I propose to take Questions Nos. 38 and 48 together.

Section 12(5) of the Company Law Enforcement Act 2001 provides that the director shall be independent in the performance of his functions. As such it would be inappropriate for me to comment on the day to day activities of the director. While the 2003 end of year statement issued by the Director of Corporate Enforcement indicates that there was a very significant increase in the number of reports and complaints of suspected corporate misconduct reported to the Office of the Director of Corporate Enforcement in 2003 over 2002, it would not be correct to draw any inference from this that there has been an increase in corporate misconduct.

The year 2003 was only the second full year of operation of the Office of the Director of Corporate Enforcement. As the existence of the office becomes better known and the reporting obligations under the Company Law Enforcement Act 2001 are fully acted upon, there is likely to be an increase in the level of reporting of misconduct in the short term. It will take another couple of years of operation by the office to get a valid benchmark against which increases or decreases in the levels of corporate misconduct can be measured. The results available from the Companies Registration Office, which has a much longer track record, show a continuing and very significant improvement in the level of compliance by companies with their reporting obligations under the Companies Acts.

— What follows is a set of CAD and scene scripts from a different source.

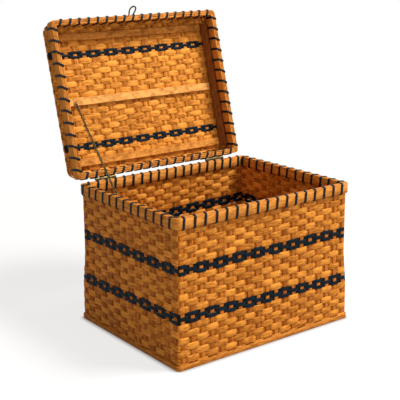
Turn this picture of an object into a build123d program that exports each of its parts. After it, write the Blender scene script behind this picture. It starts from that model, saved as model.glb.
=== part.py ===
"""A woven cane chest with lashed rims and a hinged lid, drawn with the lid open.

Frame: millimetres, origin at the centre of the base's underside, +X to the right,
the front at -Y, the hinges at +Y, +Z up. The lid's own pieces are drawn in the plane
LID, whose x and y are the ones the lid has when it is shut and whose z is the height
above its lip, so that every lid size can be read as if the lid lay closed.
"""

import os
from math import cos, dist, radians, sin

from build123d import *

os.makedirs("parts", exist_ok=True)

# Box, over the rim hoops
BOX_W = 450.0
BOX_D = 352.0
BOX_H = 302.0
RIM_CORNER = 15.0
CORNER_CHORDS = 3

# Rims, the same on the box and on the lid
HOOP_H = 21.0
OUTER_HOOP_T = 3.0
WALL_T = 5.0
INNER_HOOP_T = 4.0
CANE_H = 4.0
CANE_EASE = 1.4
HOOP_EASE = 0.8
RIM_T = OUTER_HOOP_T + WALL_T + INNER_HOOP_T

# Box wall: its outer face beyond the rim's outer face, from the base up
WALL_SWELL = 1.5
WALL_LEVELS = (
    (0.0, WALL_SWELL),
    (15.0, WALL_SWELL),
    (90.0, 1.0),
    (155.0, -OUTER_HOOP_T),
    (BOX_H - CANE_H, -OUTER_HOOP_T),
)
FLOOR_T = 5.0
BASE_STRIP_H = 13.0
BASE_STRIP_T = 3.0

# Dyed weavers, three to a band
BAND_ROWS = 3
BAND_T = 0.8
BOX_BAND_PITCH = 6.5
BOX_BAND_ROW = 6.0
UPPER_BAND_Z = 199.0
LOWER_BAND_Z = 102.0
LID_BAND_PITCH = 5.2
LID_BAND_ROW = 4.8

# Lid, over the rim hoops: smaller than the box both ways, and flush with it at the back
LID_GAP = 4.0
LID_LESS = 8.0
LID_W = BOX_W - LID_LESS
LID_D = BOX_D - LID_LESS
LID_Y = LID_LESS / 2
LID_FRONT_Y = LID_Y - LID_D / 2
LID_BACK_Y = LID_Y + LID_D / 2
LID_RISE = 48.0
LID_EDGE_R = 20.0
LID_LEAN = 3.5
LID_CORNER_SWELL = 6.0
LASH_T = 1.8
LASH_W = 4.0
LASH_SLANT = 4.0
LID_UPRIGHT_Z = HOOP_H + LASH_T + 0.2
FRONT_BAND_Y = LID_FRONT_Y + 72.0
REAR_BAND_Y = LID_BACK_Y - 69.5

# Lashing turns: how many on each side, and how far the end ones stand from the corner
BOX_FRONT_TURNS = (17, 19.4)
BOX_BACK_TURNS = (19, 19.8)
BOX_SIDE_TURNS = (13, 19.4)
LID_LONG_TURNS = (18, 22.95)
LID_SIDE_TURNS = (13, 19.6)


def turn_places(length, turns):
    """Where the lashing turns of one side stand, from the middle of that side."""
    count, end = turns
    pitch = (length - 2 * end) / (count - 1)
    return [(index - (count - 1) / 2) * pitch for index in range(count)]


# Hinges, each set beside a turn of the back rim so that its screws pass between turns
OPEN_ANGLE = 105.5
BARREL_R = 3.2
HINGE_Y = BOX_D / 2 + LASH_T + BARREL_R
HINGE_Z = BOX_H + LID_GAP / 2
BACK_TURNS = turn_places(BOX_W, BOX_BACK_TURNS)
BACK_PITCH = BACK_TURNS[1] - BACK_TURNS[0]
HINGE_X = {
    "left": BACK_TURNS[2] + 0.175 * BACK_PITCH,
    "right": BACK_TURNS[15] + 0.32 * BACK_PITCH,
}
LEAF_L = 50.0
LEAF_H = 22.0
LEAF_T = 1.4
KNUCKLES = 5
KNUCKLE_GAP = 0.3
PIN_R = 1.5
PIN_PLAY = 0.05
PIN_END_PLAY = 0.1
PIN_HEAD_R = 2.4
PIN_HEAD_T = 1.0
SCREW_SPACING = BACK_PITCH + 0.4
SCREW_DROP = 13.0
SCREW_R = 1.1
SCREW_PLAY = 0.05
SCREW_HEAD_R = 2.3
SCREW_HEAD_H = 0.9
SCREW_BITE = 2.6

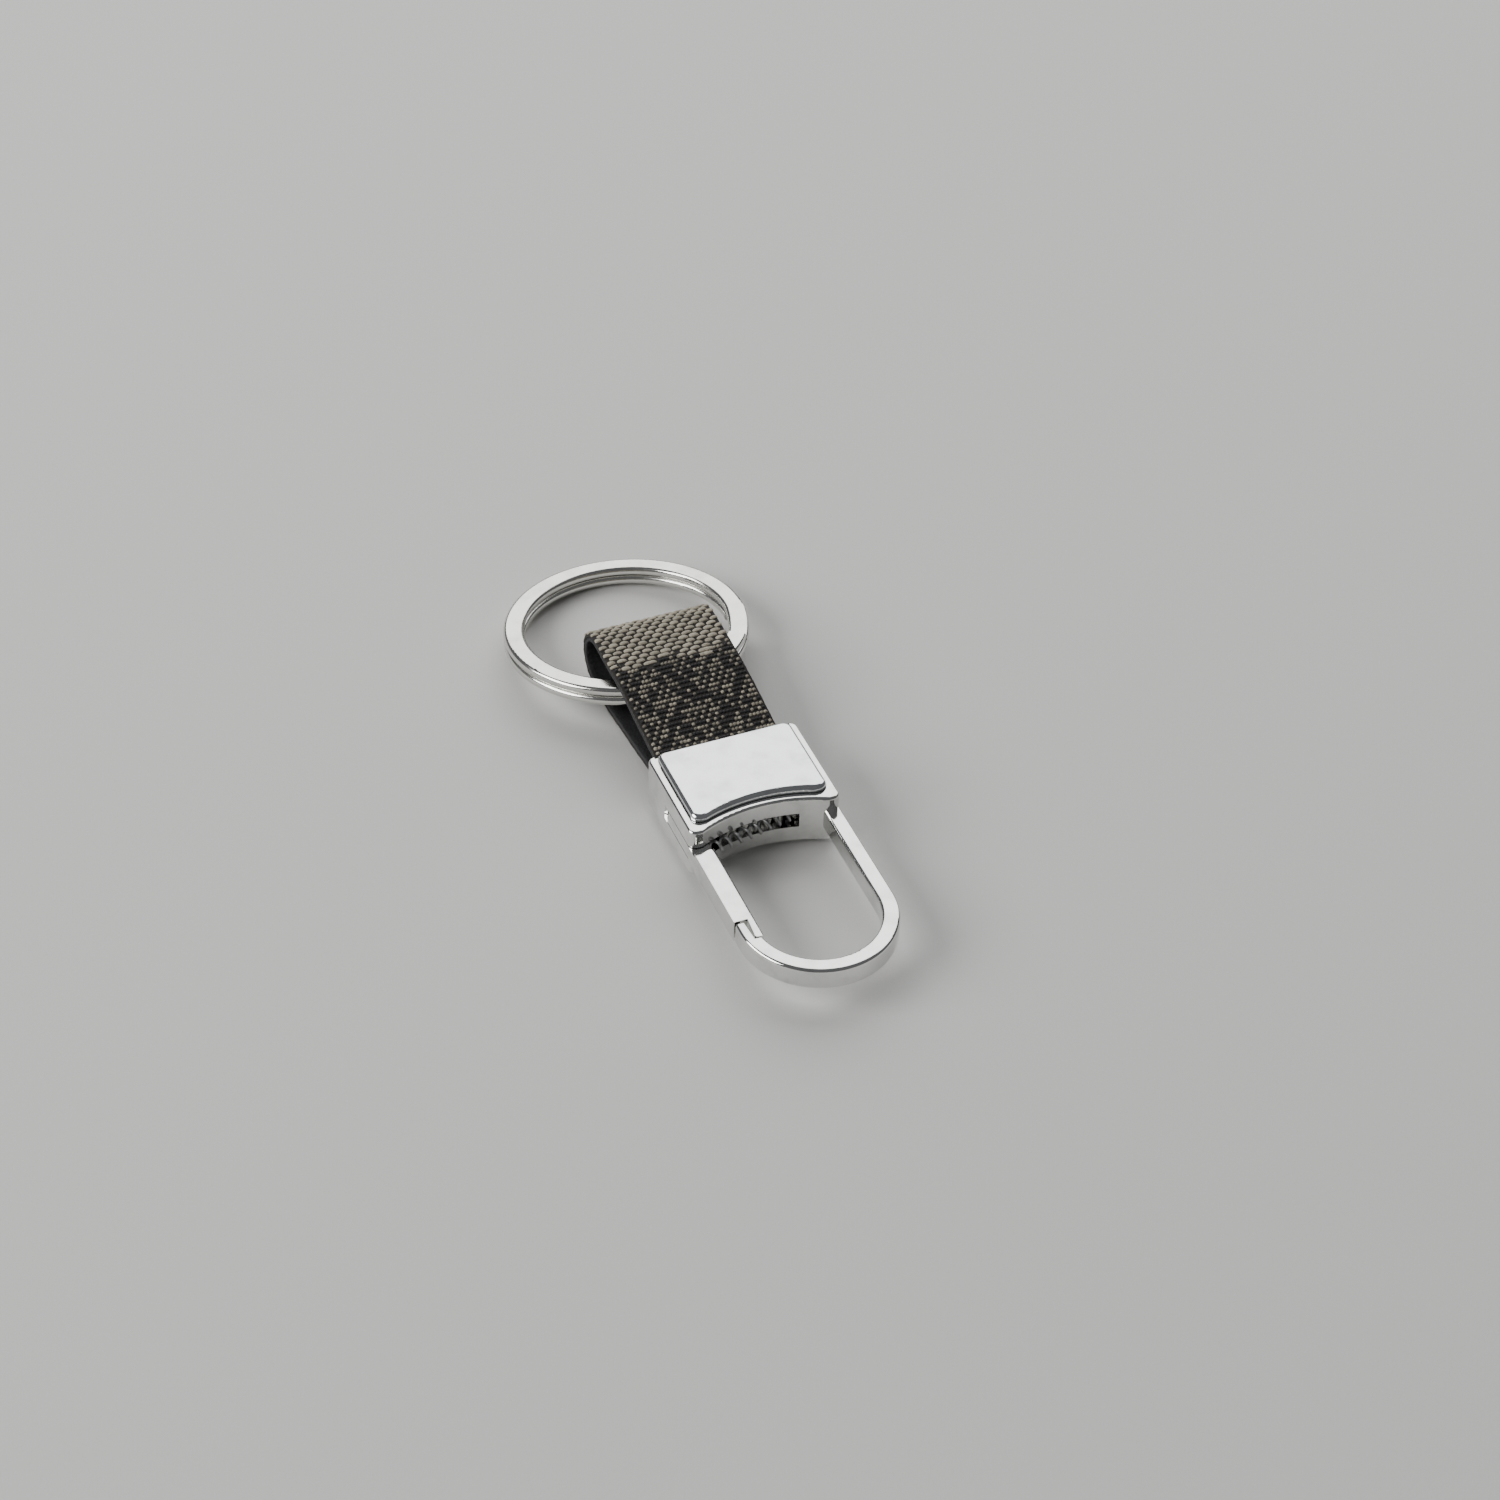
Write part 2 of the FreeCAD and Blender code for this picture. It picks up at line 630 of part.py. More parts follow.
def ring_section(doc, name, lift):
    """Rounded section of the ring's flat wire, in the plane of X and Z."""
    sketch = doc.addObject("Sketcher::SketchObject", name)
    sketch.Placement.Rotation = FreeCAD.Rotation(FreeCAD.Vector(1, 0, 0), 90)
    low = f"{lift} - ring_thick / 2"
    draw_round_box(sketch, "ring_outer - ring_band", low, "ring_outer", f"{low} + ring_turn", "ring_edge")
    return sketch


def split_ring(doc):
    """The split ring: two flat turns of one wire, joined by a short climb."""
    axis = FreeCAD.Vector(0, 0, 1)
    turns = []
    for name, lift, start in (("lower", "0", "ring_end_gap"), ("upper", "ring_rise", "0")):
        section = ring_section(doc, f"{name}_section", lift)
        turn = doc.addObject("Part::Revolution", f"{name}_turn")
        turn.Source = section
        turn.Axis = axis
        turn.Base = FreeCAD.Vector(0, 0, 0)
        turn.Solid = True
        bind(turn, "Angle", "360 - ring_step - ring_end_gap")
        turn.Placement.Rotation = FreeCAD.Rotation(axis, number(doc, start))
        turns.append(turn)
    step = number(doc, "ring_step")
    section = ring_section(doc, "climb_section", "0")
    helix = doc.addObject("Part::Helix", "climb_path")
    bind(helix, "Pitch", "ring_rise * 360 / ring_step")
    bind(helix, "Height", "ring_rise")
    bind(helix, "Radius", "ring_middle")
    climb = doc.addObject("Part::Sweep", "climb")
    doc.recompute()
    climb.Sections = [section]
    climb.Spine = (helix, ["Edge1"])
    climb.Solid = True
    climb.Frenet = True
    climb.Placement.Rotation = FreeCAD.Rotation(axis, -step)
    ring = doc.addObject("Part::MultiFuse", "split_ring")
    ring.Label = "split_ring"
    ring.Shapes = [turns[0], climb, turns[1]]
    turned = FreeCAD.Rotation(axis, number(doc, "ring_step_at + ring_step"))
    tilt = FreeCAD.Rotation(FreeCAD.Vector(1, 0, 0), -number(doc, "ring_tilt"))
    ring.Placement.Rotation = tilt.multiply(turned)
    bind(ring, "Placement.Base.x", "ring_side")
    bind(ring, "Placement.Base.y", "half_long + ring_centre")
    bind(ring, "Placement.Base.z", "ring_high")
    return ring


def build(doc):
    lining_in = "canvas_thick + glue_gap"
    return [
        hook_frame(doc),
        cover(doc, "front_cover", "+"),
        cover(doc, "back_cover", "-"),
        gate(doc),
        gate_pivot_pin(doc),
        gate_spring(doc),
        strap_layer(doc, "strap_canvas", "0", "canvas_thick"),
        strap_layer(doc, "strap_lining", lining_in, "lining_thick"),
        strap_insert(doc),
        strap_rivet(doc, "strap_rivet_left", "-"),
        strap_rivet(doc, "strap_rivet_right", ""),
        split_ring(doc),
    ]


def check(doc, parts):
    """Stops on any failed object, and on a sub-part without one valid solid."""
    for thing in doc.Objects:
        if "Invalid" in thing.State or "Error" in thing.State:
            raise RuntimeError(f"{thing.Label}: {thing.State}")
    for part in parts:
        shape = part.Shape
        if shape.isNull() or not shape.isValid() or len(shape.Solids) != 1:
            raise RuntimeError(f"{part.Label}: bad shape, {len(shape.Solids)} solids")


def main():
    doc = FreeCAD.newDocument("key_clip")
    make_sheet(doc)
    parts = build(doc)
    doc.recompute()
    check(doc, parts)
    os.makedirs("parts", exist_ok=True)
    for part in parts:
        part.Shape.exportStep(f"parts/{part.Label}.step")
        box = part.Shape.BoundBox
        size = f"{box.XMin:.2f} {box.YMin:.2f} {box.ZMin:.2f} {box.XMax:.2f} {box.YMax:.2f} {box.ZMax:.2f}"
        print(part.Label, f"{part.Shape.Volume:.2f} mm3", size)


main()
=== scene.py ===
"""Key organiser: a polished spring-gate clip, a folded woven strap and a split ring."""

import json
import math

import bmesh
import bpy
import numpy as np
from bpy.props import (
    FloatProperty,
    FloatVectorProperty,
    IntProperty,
    PointerProperty,
)
from mathutils import Matrix, Vector


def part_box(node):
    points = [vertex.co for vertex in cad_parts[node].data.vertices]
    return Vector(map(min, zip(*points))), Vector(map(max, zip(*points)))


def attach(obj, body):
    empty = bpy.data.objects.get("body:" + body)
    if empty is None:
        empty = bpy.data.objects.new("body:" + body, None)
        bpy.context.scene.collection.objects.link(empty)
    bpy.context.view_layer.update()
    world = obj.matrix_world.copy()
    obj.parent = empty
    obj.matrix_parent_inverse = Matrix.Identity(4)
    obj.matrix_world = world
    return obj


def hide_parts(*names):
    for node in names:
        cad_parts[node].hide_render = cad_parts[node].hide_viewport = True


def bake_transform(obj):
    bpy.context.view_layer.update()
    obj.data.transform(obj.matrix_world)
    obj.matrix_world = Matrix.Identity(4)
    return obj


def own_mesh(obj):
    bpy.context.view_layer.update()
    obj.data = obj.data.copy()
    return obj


bl_info = {
    "name": "Key organiser",
    "version": (1, 0, 0),
    "blender": (4, 5, 0),
    "location": "3D View > Sidebar > Organiser",
    "description": "Dresses the packed key organiser in metal, cloth and light",
    "category": "Object",
}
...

In regard to the comments in the director's end of year statement concerning insolvent companies continuing to trade, the Deputy will have noted that the director goes on to explain how he is addressing this issue. While it is too early to assess the full impact of the regime introduced by the Company Law Enforcement Act 2001, I am satisfied at this stage that the increased activity and detection of offences by the Office of the Director of Corporate Enforcement show that the law and the office is working well.

The director has a range of powers available to him to oversee and act against errant companies, company directors and others. His office is well resourced with professional, administrative and Garda staff. If it emerges over time that there are shortcomings in the existing regime in identifying and pursuing wrongdoing, I have no doubt that the director will bring these to my attention so that they can be addressed.